*Stored data*
:::::

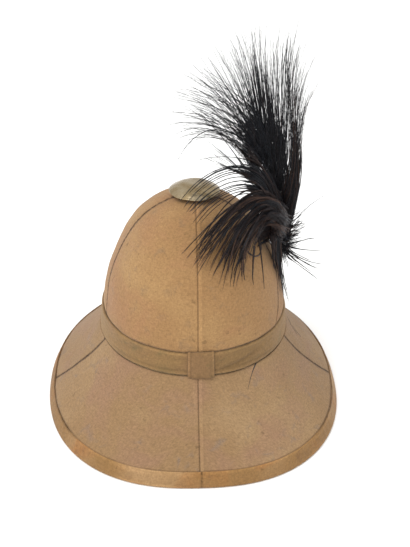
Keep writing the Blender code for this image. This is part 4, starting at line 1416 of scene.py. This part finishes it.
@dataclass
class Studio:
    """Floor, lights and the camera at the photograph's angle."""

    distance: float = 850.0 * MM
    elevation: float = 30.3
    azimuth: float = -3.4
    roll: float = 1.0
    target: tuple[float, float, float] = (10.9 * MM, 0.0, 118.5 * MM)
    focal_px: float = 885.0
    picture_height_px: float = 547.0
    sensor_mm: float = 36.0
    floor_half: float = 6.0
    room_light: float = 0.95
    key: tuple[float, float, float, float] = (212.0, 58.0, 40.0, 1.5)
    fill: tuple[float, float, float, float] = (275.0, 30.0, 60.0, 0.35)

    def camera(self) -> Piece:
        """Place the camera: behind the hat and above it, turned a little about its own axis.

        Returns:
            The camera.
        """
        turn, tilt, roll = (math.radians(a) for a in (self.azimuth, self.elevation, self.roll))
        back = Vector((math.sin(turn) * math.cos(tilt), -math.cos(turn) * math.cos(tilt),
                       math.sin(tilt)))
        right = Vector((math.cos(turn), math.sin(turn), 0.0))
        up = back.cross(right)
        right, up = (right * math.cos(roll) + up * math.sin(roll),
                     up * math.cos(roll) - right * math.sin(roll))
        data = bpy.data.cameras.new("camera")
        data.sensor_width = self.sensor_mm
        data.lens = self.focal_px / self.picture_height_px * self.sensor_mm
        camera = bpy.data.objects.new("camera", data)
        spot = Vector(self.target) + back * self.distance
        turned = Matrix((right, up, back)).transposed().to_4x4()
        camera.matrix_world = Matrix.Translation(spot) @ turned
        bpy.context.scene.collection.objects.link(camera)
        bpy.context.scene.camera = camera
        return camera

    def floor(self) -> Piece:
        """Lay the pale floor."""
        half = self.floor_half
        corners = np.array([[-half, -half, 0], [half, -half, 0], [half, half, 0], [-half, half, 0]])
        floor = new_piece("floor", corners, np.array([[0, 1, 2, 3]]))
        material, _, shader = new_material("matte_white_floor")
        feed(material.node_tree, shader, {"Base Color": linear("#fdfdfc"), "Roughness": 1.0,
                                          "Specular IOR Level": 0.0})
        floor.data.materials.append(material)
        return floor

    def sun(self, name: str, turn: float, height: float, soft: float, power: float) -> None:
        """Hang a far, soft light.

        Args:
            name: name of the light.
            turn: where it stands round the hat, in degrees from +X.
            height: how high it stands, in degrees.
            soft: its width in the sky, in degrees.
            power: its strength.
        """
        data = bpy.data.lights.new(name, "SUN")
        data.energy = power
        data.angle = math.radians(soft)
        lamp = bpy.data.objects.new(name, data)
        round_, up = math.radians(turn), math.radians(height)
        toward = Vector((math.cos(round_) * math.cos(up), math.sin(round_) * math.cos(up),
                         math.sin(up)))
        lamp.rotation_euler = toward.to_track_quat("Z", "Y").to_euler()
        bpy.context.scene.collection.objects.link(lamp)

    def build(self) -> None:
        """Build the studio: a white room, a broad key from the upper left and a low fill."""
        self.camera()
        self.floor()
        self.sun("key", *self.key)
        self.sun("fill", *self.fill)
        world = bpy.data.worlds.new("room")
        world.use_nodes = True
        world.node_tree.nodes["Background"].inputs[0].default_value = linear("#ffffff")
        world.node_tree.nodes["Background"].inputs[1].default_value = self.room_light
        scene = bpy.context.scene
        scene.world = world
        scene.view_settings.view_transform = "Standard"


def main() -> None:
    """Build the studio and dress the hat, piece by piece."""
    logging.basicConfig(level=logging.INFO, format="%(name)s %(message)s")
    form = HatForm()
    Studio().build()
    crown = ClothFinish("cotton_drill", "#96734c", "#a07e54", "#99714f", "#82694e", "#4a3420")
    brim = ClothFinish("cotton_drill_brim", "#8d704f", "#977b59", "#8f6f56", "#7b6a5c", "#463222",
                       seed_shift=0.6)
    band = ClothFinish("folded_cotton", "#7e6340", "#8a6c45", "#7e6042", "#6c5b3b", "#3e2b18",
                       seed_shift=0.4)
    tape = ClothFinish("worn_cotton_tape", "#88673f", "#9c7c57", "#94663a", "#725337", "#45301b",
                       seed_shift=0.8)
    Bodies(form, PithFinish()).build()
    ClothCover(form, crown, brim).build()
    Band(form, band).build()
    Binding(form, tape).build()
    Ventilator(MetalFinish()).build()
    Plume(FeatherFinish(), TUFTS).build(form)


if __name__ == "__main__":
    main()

:::::

*Written exercise*
Show all lines above holding "scene".

*Solved exercise*
Keep writing the Blender code for this image. This is part 4, starting at line 1416 of scene.py. This part finishes it.
        bpy.context.scene.collection.objects.link(camera)
        bpy.context.scene.camera = camera
        bpy.context.scene.collection.objects.link(lamp)
        scene = bpy.context.scene
        scene.world = world
        scene.view_settings.view_transform = "Standard"